>> Start
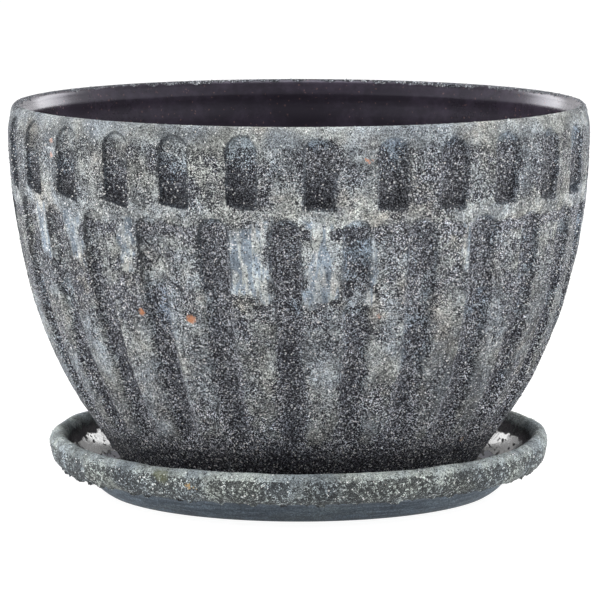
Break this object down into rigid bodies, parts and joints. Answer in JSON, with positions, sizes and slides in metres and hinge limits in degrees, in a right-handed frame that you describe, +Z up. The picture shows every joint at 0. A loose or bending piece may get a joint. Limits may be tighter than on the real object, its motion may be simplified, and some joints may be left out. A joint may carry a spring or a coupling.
{
  "type": "planter bowl",
  "caption": "Round footed planter bowl with two offset rows of vertical flutes, a rounded lip, a glazed inside and a drain hole, standing loose in a shallow saucer with a thick rolled rim.",
  "frame": {"origin": "on the surface it stands on, under the common axis of bowl and saucer", "axes": "+Z up along the axis, -Y towards the side the picture shows, +X to that view's right"},
  "size_m": [0.2975, 0.2978, 0.199],
  "materials": {
    "gritty_stoneware": "coarse sanded slate-grey slip outside with bare charcoal in the flutes, satin dark brown-black glaze inside",
    "slipped_stoneware": "pale sanded slate-blue slip on the rim, smooth darker slip on the foot, glossy dark glaze inside"
  },
  "bodies": {
    "saucer": {"saucer": "slipped_stoneware"},
    "bowl": {"bowl": "gritty_stoneware"}
  },
  "joints": [
    {"name": "bowl_lift", "type": "slide", "parent": "saucer", "child": "bowl", "axis": [0, 0, 1], "range_m": [0, 0.06]}
  ]
}
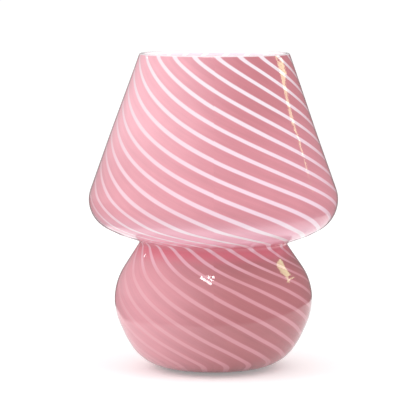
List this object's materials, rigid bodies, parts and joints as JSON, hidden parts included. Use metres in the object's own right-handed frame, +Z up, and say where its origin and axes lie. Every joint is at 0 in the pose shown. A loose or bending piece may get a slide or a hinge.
>> End
_GOAL_:
Repeat the entries above exactly, leaving nothing out.

_EXPECTED ANSWER_:
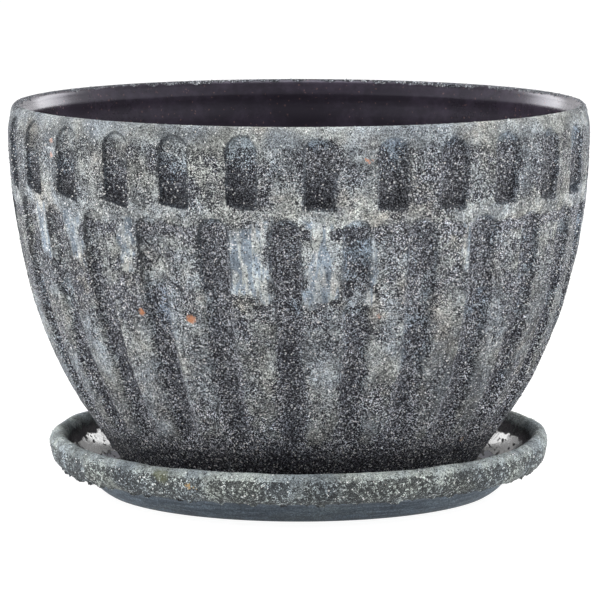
Break this object down into rigid bodies, parts and joints. Answer in JSON, with positions, sizes and slides in metres and hinge limits in degrees, in a right-handed frame that you describe, +Z up. The picture shows every joint at 0. A loose or bending piece may get a joint. Limits may be tighter than on the real object, its motion may be simplified, and some joints may be left out. A joint may carry a spring or a coupling.
{
  "type": "planter bowl",
  "caption": "Round footed planter bowl with two offset rows of vertical flutes, a rounded lip, a glazed inside and a drain hole, standing loose in a shallow saucer with a thick rolled rim.",
  "frame": {"origin": "on the surface it stands on, under the common axis of bowl and saucer", "axes": "+Z up along the axis, -Y towards the side the picture shows, +X to that view's right"},
  "size_m": [0.2975, 0.2978, 0.199],
  "materials": {
    "gritty_stoneware": "coarse sanded slate-grey slip outside with bare charcoal in the flutes, satin dark brown-black glaze inside",
    "slipped_stoneware": "pale sanded slate-blue slip on the rim, smooth darker slip on the foot, glossy dark glaze inside"
  },
  "bodies": {
    "saucer": {"saucer": "slipped_stoneware"},
    "bowl": {"bowl": "gritty_stoneware"}
  },
  "joints": [
    {"name": "bowl_lift", "type": "slide", "parent": "saucer", "child": "bowl", "axis": [0, 0, 1], "range_m": [0, 0.06]}
  ]
}
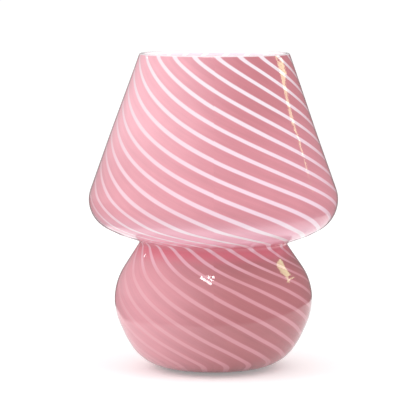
List this object's materials, rigid bodies, parts and joints as JSON, hidden parts included. Use metres in the object's own right-handed frame, +Z up, and say where its origin and axes lie. Every joint is at 0 in the pose shown. A loose or bending piece may get a slide or a hinge.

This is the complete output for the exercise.